Letshego Microfinance Uganda, (also Letshego Microfinance Uganda Limited (LMUL)), whose official name is Letshego Uganda Limited, is a Tier IV microfinance institution in Uganda.

LMUL is a microfinance company that offers SME loans, mortgage loans, and education loans, among other forms of lending. The company also offers savings accounts.
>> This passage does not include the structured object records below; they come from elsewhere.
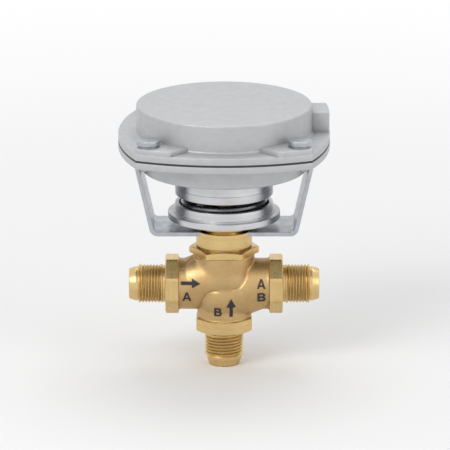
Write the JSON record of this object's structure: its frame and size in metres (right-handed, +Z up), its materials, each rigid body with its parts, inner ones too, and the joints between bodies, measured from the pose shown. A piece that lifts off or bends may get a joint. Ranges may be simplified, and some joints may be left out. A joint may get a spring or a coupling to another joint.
{
  "type": "three-way globe valve",
  "caption": "Three-way mixing globe valve with flare ports, a strap yoke and a spring-returned diaphragm actuator.",
  "frame": {"origin": "middle of the bottom port's end face, which is the lowest point", "axes": "+Z up along the stem's axis, +X along the run towards port AB, -Y is the front"},
  "size_m": [0.1204, 0.1204, 0.154],
  "materials": {
    "bronze": "satin cast bronze",
    "brass": "machined",
    "zinc_steel": "zinc plated",
    "stainless": "ground",
    "spring_steel": "oiled",
    "die_cast": "satin die cast",
    "turned_aluminium": "turned",
    "black_rubber": "matte",
    "white_packing": "matte"
  },
  "bodies": {
    "valve": {"valve_body": "bronze", "lower_seat_ring": "stainless", "upper_seat_ring": "stainless", "bonnet_gasket": "white_packing", "bonnet": "bronze", "packing_washer": "brass", "packing_rings": "white_packing", "packing_follower": "brass", "packing_nut": "brass", "yoke": "zinc_steel", "yoke_lock_nut": "brass", "yoke_screws": "zinc_steel", "lower_housing": "die_cast", "diaphragm": "black_rubber", "top_cover": "die_cast", "cover_screws": "zinc_steel", "cover_washers": "zinc_steel"},
    "stem": {"stem": "stainless", "plug": "brass", "upper_disc": "black_rubber", "lower_disc": "black_rubber", "upper_disc_washer": "stainless", "lower_disc_washer": "stainless", "plug_nut": "stainless", "spring_cup": "turned_aluminium", "stem_lock_nut": "zinc_steel", "diaphragm_plate": "turned_aluminium", "clamp_washer": "zinc_steel", "stem_top_nut": "zinc_steel"},
    "seat": {"spring_seat": "zinc_steel", "return_spring": "spring_steel"},
    "ring": {"adjusting_ring": "turned_aluminium"}
  },
  "joints": [
    {"name": "stem_travel", "type": "slide", "parent": "valve", "child": "stem", "axis": [0, 0, 1], "range_m": [-0.0048, 0], "stiffness_N_per_m": 8000, "springref_m": 0.004, "deforming": ["return_spring", "diaphragm"]},
    {"name": "seat_travel", "type": "slide", "parent": "valve", "child": "seat", "axis": [0, 0, 1], "range_m": [-0.0015, 0]},
    {"name": "ring_turn", "type": "hinge", "parent": "seat", "child": "ring", "pos_m": [0, 0, 0.0894], "axis": [0, 0, 1], "range_deg": [-360, 0]}
  ],
  "couplings": [
    {"joint": "ring_turn", "follows": "seat_travel", "rad_per_m": 4188.7}
  ]
}
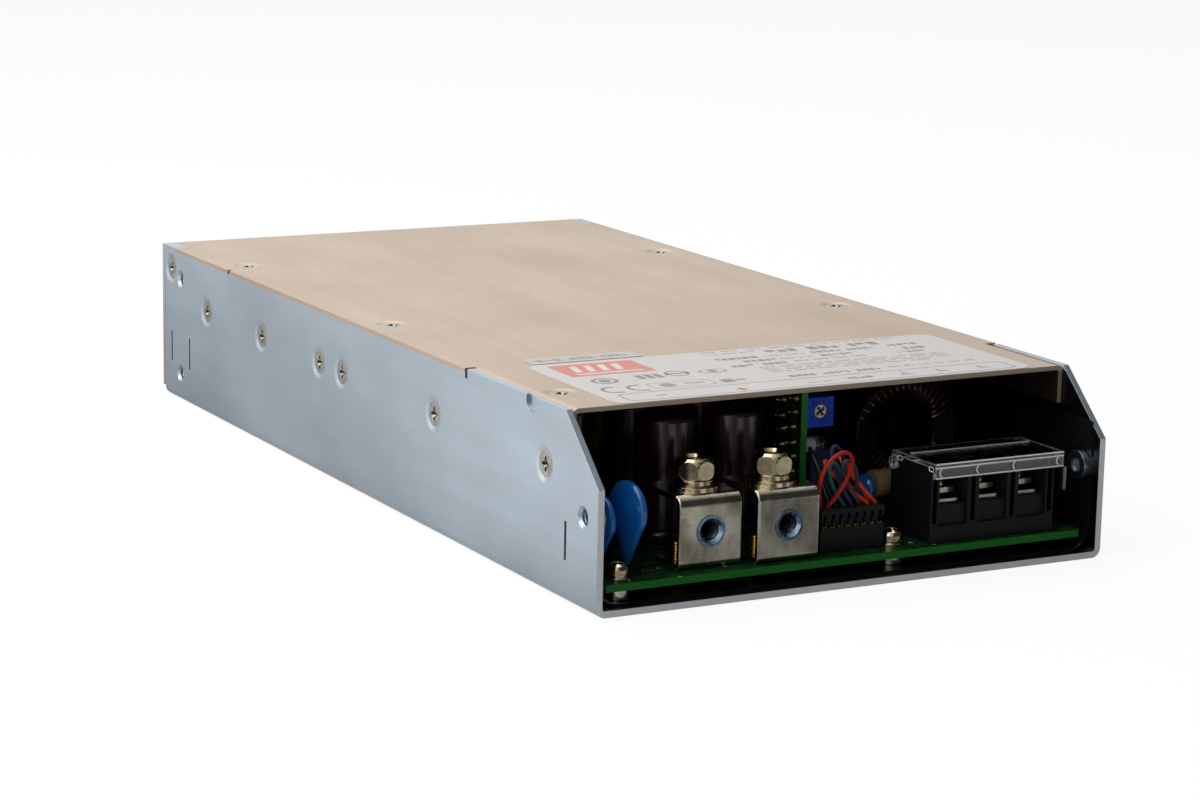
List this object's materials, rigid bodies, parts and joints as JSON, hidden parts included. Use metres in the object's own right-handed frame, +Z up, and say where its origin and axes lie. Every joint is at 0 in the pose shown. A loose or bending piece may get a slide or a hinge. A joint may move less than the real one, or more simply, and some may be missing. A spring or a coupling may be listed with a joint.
{
  "type": "enclosed power supply",
  "caption": "Low-profile enclosed switching power supply with output lugs, hinged terminal cover and fan",
  "frame": {"origin": "middle of the underside", "axes": "X width, Y length with the open terminal end towards -Y, Z up"},
  "size_m": [0.127, 0.25, 0.041],
  "materials": {
    "case_sheet": "satin sheet",
    "lid_sheet": "passivated sheet",
    "label_film": "printed film",
    "sticker_paper": "printed paper",
    "black_film": "smooth film",
    "board_laminate": "solder mask",
    "plated_steel": "zinc plated",
    "bar_aluminium": "extruded",
    "epoxy_black": "moulded epoxy",
    "spring_steel": "tempered",
    "moulded_black": "moulded",
    "tinned_metal": "tin plated",
    "yellow_zinc": "zinc plated, yellow passivated",
    "clear_plastic": "moulded clear",
    "blue_zinc": "zinc plated, blue passivated",
    "brass_turned": "turned thread",
    "blue_coating": "dipped",
    "maroon_sleeve": "shrunk sleeve",
    "black_sleeve": "shrunk sleeve",
    "ferrite": "sintered",
    "yellow_tape": "wound tape",
    "green_coating": "coated",
    "copper_enamel": "enamelled wire",
    "yellow_coating": "coated",
    "trimmer_blue": "moulded",
    "trimmer_grey": "moulded",
    "milky_plastic": "moulded",
    "wire_red_cover": "extruded cover",
    "wire_black_cover": "extruded cover",
    "wire_teal_cover": "extruded cover",
    "wire_purple_cover": "extruded cover",
    "wire_grey_cover": "extruded cover",
    "wire_orange_cover": "extruded cover",
    "dark_blue_case": "moulded",
    "tan_sleeve": "fibre sleeve"
  },
  "bodies": {
    "case": {"chassis": "case_sheet", "lid": "lid_sheet", "rating_label": "label_film", "strip_sticker": "sticker_paper", "insulating_film": "black_film", "main_board": "board_laminate", "standoffs": "plated_steel", "board_screws": "plated_steel", "board_washers": "plated_steel", "output_heat_bar": "bar_aluminium", "input_heat_bar": "bar_aluminium", "right_heat_bar": "bar_aluminium", "power_transistors": "epoxy_black", "transistor_clips": "spring_steel", "side_screws": "plated_steel", "lid_screws": "plated_steel", "terminal_block": "moulded_black", "terminal_plates": "tinned_metal", "terminal_washers": "tinned_metal", "terminal_screws": "yellow_zinc", "minus_lug": "tinned_metal", "plus_lug": "tinned_metal", "clinch_nuts": "blue_zinc", "lug_bolts": "yellow_zinc", "lug_spring_washers": "yellow_zinc", "lug_flat_washers": "yellow_zinc", "lug_studs": "brass_turned", "disc_capacitors": "blue_coating", "output_capacitors": "maroon_sleeve", "bulk_capacitors": "black_sleeve", "transformer_core": "ferrite", "transformer_bobbin": "moulded_black", "transformer_winding": "yellow_tape", "line_choke_core": "green_coating", "line_choke_winding": "copper_enamel", "output_choke_core": "yellow_coating", "output_choke_winding": "copper_enamel", "control_board": "board_laminate", "trimmer_body": "trimmer_blue", "led_spacer": "milky_plastic", "led": "clear_plastic", "pin_header": "moulded_black", "jumper_plug": "moulded_black", "wire_red": "wire_red_cover", "wire_black": "wire_black_cover", "wire_teal": "wire_teal_cover", "wire_purple": "wire_purple_cover", "wire_grey": "wire_grey_cover", "wire_orange": "wire_orange_cover", "box_capacitors": "dark_blue_case", "line_fuse": "tan_sleeve", "relay": "dark_blue_case", "bridge_rectifier": "epoxy_black", "fan_frame": "moulded_black", "fan_stator": "copper_enamel", "fan_screws": "plated_steel", "fan_lead": "wire_red_cover"},
    "terminal_flap": {"terminal_cover": "clear_plastic"},
    "trimmer": {"trimmer_rotor": "trimmer_grey"},
    "fan": {"fan_rotor": "moulded_black"}
  },
  "joints": [
    {"name": "cover_flip", "type": "hinge", "parent": "case", "child": "terminal_flap", "pos_m": [0.0374, -0.1055, 0.0214], "axis": [-1, 0, 0], "range_deg": [0, 95]},
    {"name": "trimmer_turn", "type": "hinge", "parent": "case", "child": "trimmer", "pos_m": [0.0041, -0.1, 0.0333], "axis": [0, -1, 0], "range_deg": [-130, 130]},
    {"name": "fan_spin", "type": "hinge", "parent": "case", "child": "fan", "pos_m": [0, 0.11, 0.0205], "axis": [0, 1, 0], "continuous": true}
  ]
}
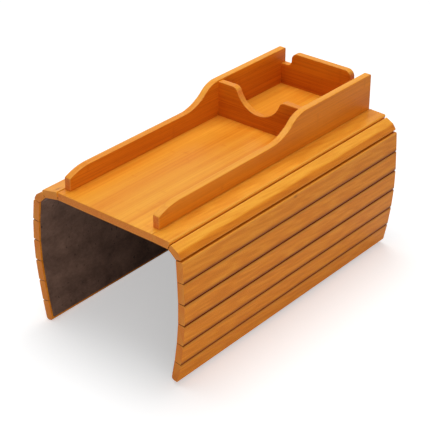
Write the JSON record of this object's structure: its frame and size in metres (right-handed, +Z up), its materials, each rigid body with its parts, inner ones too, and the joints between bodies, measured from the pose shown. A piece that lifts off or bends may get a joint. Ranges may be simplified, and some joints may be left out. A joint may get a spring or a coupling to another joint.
{
  "type": "sofa arm tray",
  "caption": "Bamboo tray with low side rails and a deep rear compartment, whose felt-backed slatted wings drape down both sides of a sofa arm.",
  "frame": {"origin": "middle of the felt underside of the centre board, where it lies on the sofa arm", "axes": "+X to the right across the sofa arm, +Y along the tray towards the high end of its rails, +Z up"},
  "size_m": [0.2063, 0.36, 0.2042],
  "materials": {
    "bamboo": "carbonised bamboo, clear satin lacquer",
    "felt": "dark brown-grey pressed felt",
    "screws": "zinc plated"
  },
  "bodies": {
    "tray_top": {"centre_board": "bamboo", "board_felt": "felt", "left_rail": "bamboo", "right_rail": "bamboo", "notched_divider": "bamboo", "rear_panel": "bamboo", "left_rail_screws": "screws", "right_rail_screws": "screws", "divider_screws": "screws", "rear_panel_screws": "screws"},
    "right_wing_1": {"right_slat_1": "bamboo", "right_felt_1": "felt"},
    "right_wing_2": {"right_slat_2": "bamboo", "right_felt_2": "felt"},
    "right_wing_3": {"right_slat_3": "bamboo", "right_felt_3": "felt"},
    "right_wing_4": {"right_slat_4": "bamboo", "right_felt_4": "felt"},
    "right_wing_5": {"right_slat_5": "bamboo", "right_felt_5": "felt"},
    "right_wing_6": {"right_slat_6": "bamboo", "right_felt_6": "felt"},
    "right_wing_7": {"right_slat_7": "bamboo", "right_felt_7": "felt"},
    "right_wing_8": {"right_slat_8": "bamboo", "right_felt_8": "felt"},
    "left_wing_1": {"left_slat_1": "bamboo", "left_felt_1": "felt"},
    "left_wing_2": {"left_slat_2": "bamboo", "left_felt_2": "felt"},
    "left_wing_3": {"left_slat_3": "bamboo", "left_felt_3": "felt"},
    "left_wing_4": {"left_slat_4": "bamboo", "left_felt_4": "felt"},
    "left_wing_5": {"left_slat_5": "bamboo", "left_felt_5": "felt"},
    "left_wing_6": {"left_slat_6": "bamboo", "left_felt_6": "felt"},
    "left_wing_7": {"left_slat_7": "bamboo", "left_felt_7": "felt"},
    "left_wing_8": {"left_slat_8": "bamboo", "left_felt_8": "felt"}
  },
  "joints": [
    {"name": "right_fold_1", "type": "hinge", "parent": "tray_top", "child": "right_wing_1", "pos_m": [0.06325, 0, 0], "axis": [0, 1, 0], "range_deg": [-2, 15]},
    {"name": "right_fold_2", "type": "hinge", "parent": "right_wing_1", "child": "right_wing_2", "pos_m": [0.08224, 0, -0.00066], "axis": [0, 1, 0], "range_deg": [-7, 4]},
    {"name": "right_fold_3", "type": "hinge", "parent": "right_wing_2", "child": "right_wing_3", "pos_m": [0.09066, 0, -0.00773], "axis": [0, 1, 0], "range_deg": [-10, 3]},
    {"name": "right_fold_4", "type": "hinge", "parent": "right_wing_3", "child": "right_wing_4", "pos_m": [0.09189, 0, -0.0311], "axis": [0, 1, 0], "range_deg": [-1, 24]},
    {"name": "right_fold_5", "type": "hinge", "parent": "right_wing_4", "child": "right_wing_5", "pos_m": [0.09271, 0, -0.05449], "axis": [0, 1, 0], "range_deg": [-3, 28]},
    {"name": "right_fold_6", "type": "hinge", "parent": "right_wing_5", "child": "right_wing_6", "pos_m": [0.0923, 0, -0.07788], "axis": [0, 1, 0], "range_deg": [-4, 34]},
    {"name": "right_fold_7", "type": "hinge", "parent": "right_wing_6", "child": "right_wing_7", "pos_m": [0.09026, 0, -0.10119], "axis": [0, 1, 0], "range_deg": [-3, 47]},
    {"name": "right_fold_8", "type": "hinge", "parent": "right_wing_7", "child": "right_wing_8", "pos_m": [0.087, 0, -0.12437], "axis": [0, 1, 0], "range_deg": [-3, 33]},
    {"name": "left_fold_1", "type": "hinge", "parent": "tray_top", "child": "left_wing_1", "pos_m": [-0.06325, 0, 0], "axis": [0, -1, 0], "range_deg": [-12, 5]},
    {"name": "left_fold_2", "type": "hinge", "parent": "left_wing_1", "child": "left_wing_2", "pos_m": [-0.08183, 0, -0.00395], "axis": [0, -1, 0], "range_deg": [-2, 9]},
    {"name": "left_fold_3", "type": "hinge", "parent": "left_wing_2", "child": "left_wing_3", "pos_m": [-0.08961, 0, -0.01173], "axis": [0, -1, 0], "range_deg": [-1, 12]},
    {"name": "left_fold_4", "type": "hinge", "parent": "left_wing_3", "child": "left_wing_4", "pos_m": [-0.09246, 0, -0.03495], "axis": [0, -1, 0], "range_deg": [-4, 21]},
    {"name": "left_fold_5", "type": "hinge", "parent": "left_wing_4", "child": "left_wing_5", "pos_m": [-0.09369, 0, -0.05832], "axis": [0, -1, 0], "range_deg": [-5, 26]},
    {"name": "left_fold_6", "type": "hinge", "parent": "left_wing_5", "child": "left_wing_6", "pos_m": [-0.09287, 0, -0.08171], "axis": [0, -1, 0], "range_deg": [-5, 33]},
    {"name": "left_fold_7", "type": "hinge", "parent": "left_wing_6", "child": "left_wing_7", "pos_m": [-0.09002, 0, -0.10493], "axis": [0, -1, 0], "range_deg": [-2, 48]},
    {"name": "left_fold_8", "type": "hinge", "parent": "left_wing_7", "child": "left_wing_8", "pos_m": [-0.08636, 0, -0.12805], "axis": [0, -1, 0], "range_deg": [-2, 34]}
  ]
}
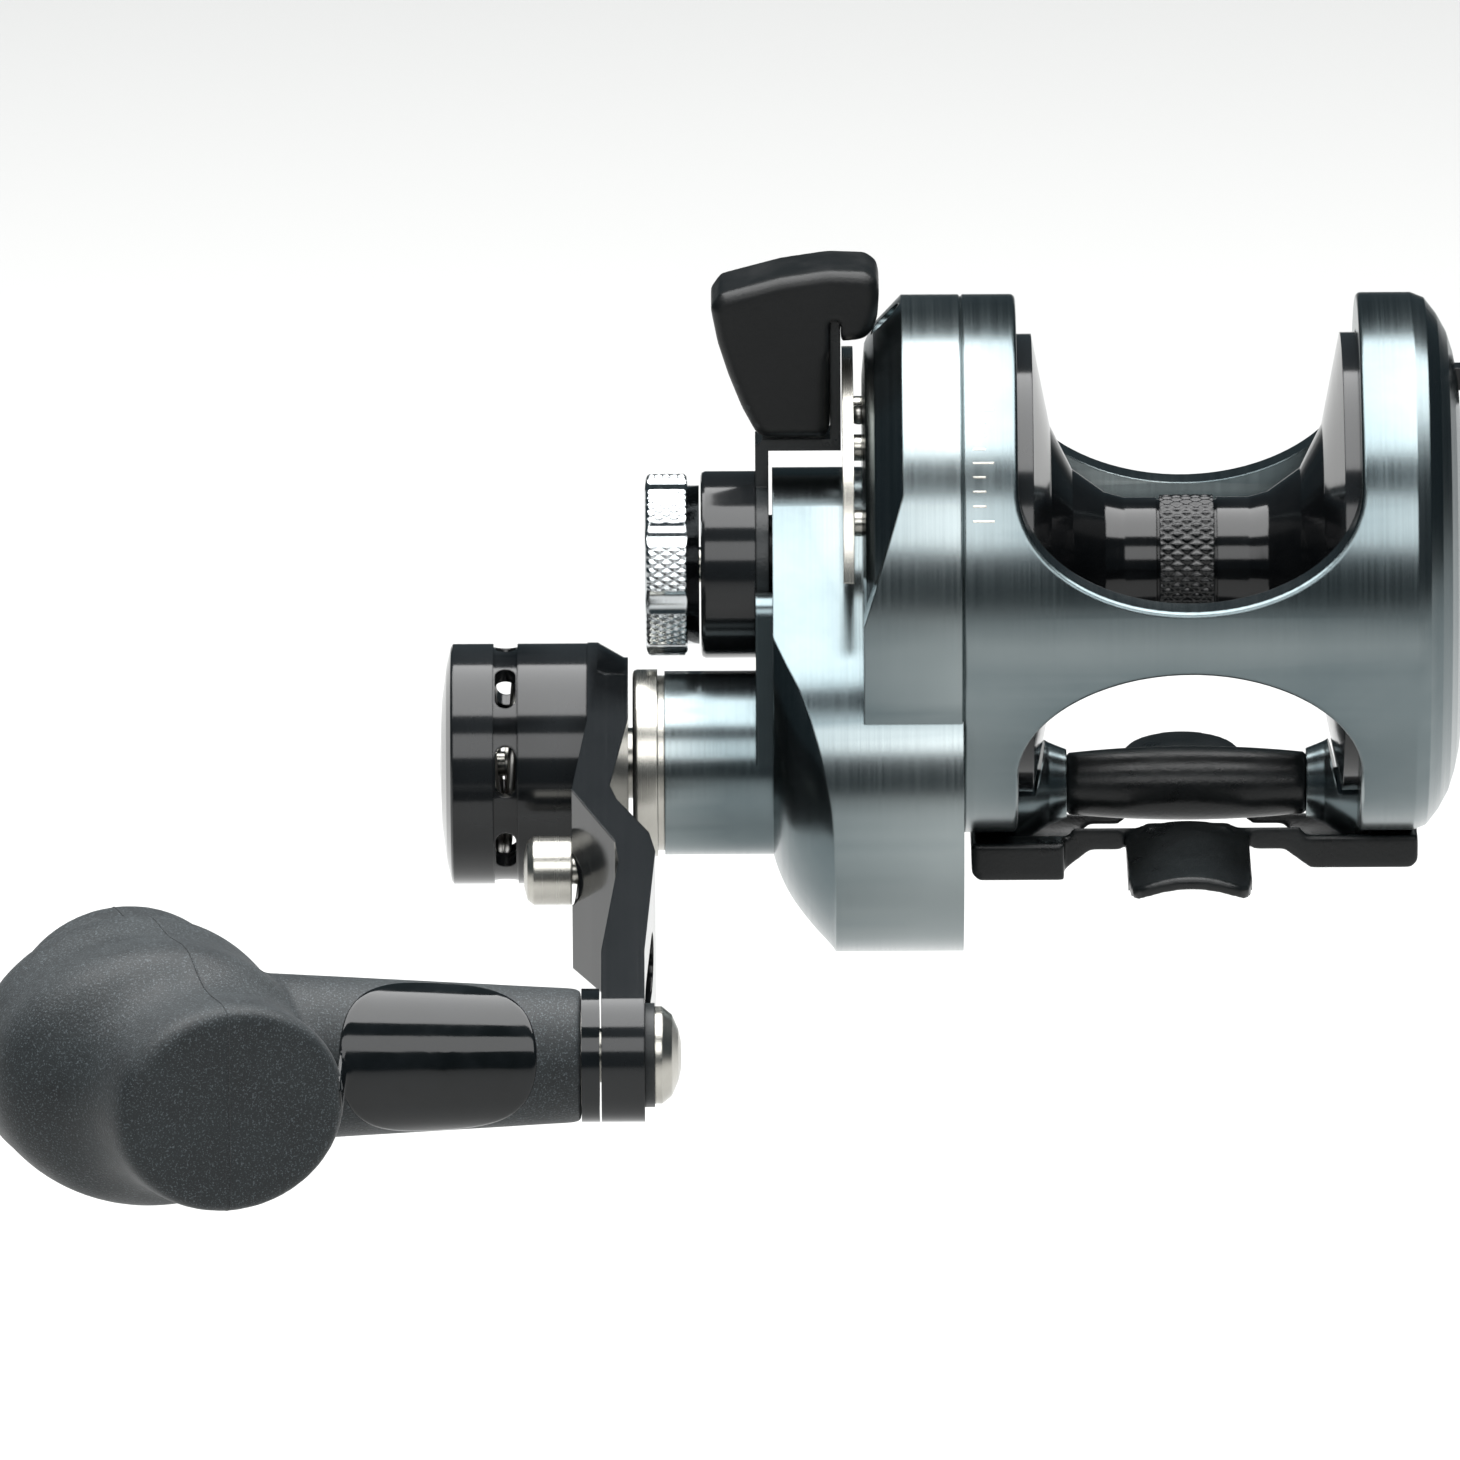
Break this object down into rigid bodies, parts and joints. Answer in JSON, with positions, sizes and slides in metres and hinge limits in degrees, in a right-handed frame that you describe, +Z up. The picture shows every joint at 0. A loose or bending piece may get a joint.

As of December 2013, LMUL's assets were valued at UGX:91 billion (US$36.4 million) and it had a loan portfolio of UGX:58 billion ($23.2 million). Total customer deposits stood at UGX:43 billion ($17.2 million). At that time, the institution had 32 branches.

History
The institution was founded in 2005 as Micro Provident Uganda Limited. In 2012, the business re-branded to Letshego Uganda Limited. In 2013, Letshego Holdings Limited acquired control of Micro Africa Limited, a Kenya-based microfinance institution with subsidiaries in Kenya, Rwanda, Uganda, and South Sudan. The two operations in Uganda were merged to form Letshego Microfinance Uganda Limited.

Location
LMUL's headquarters are located at 9 Wampewo Avenue on Kololo Hill, a business and residential neighborhood within the city of Kampala, Uganda's capital. This is approximately  north-east of the city center. The coordinates of the institution's headquarters are 00°19'23.0"N, 32°35'47.0"E (Latitude:0.323056; Longitude:32.596389).

Ownership
The company is majority owned by Letshego Holdings Limited, a publicly traded holding company of financial services subsidiaries in Botswana, Burundi, Eswatini, Kenya, Lesotho, Mozambique, Namibia, Nigeria, Rwanda, Tanzania, and Uganda.

Branch network

The branch network of LMUL included the following locations as of August 2016.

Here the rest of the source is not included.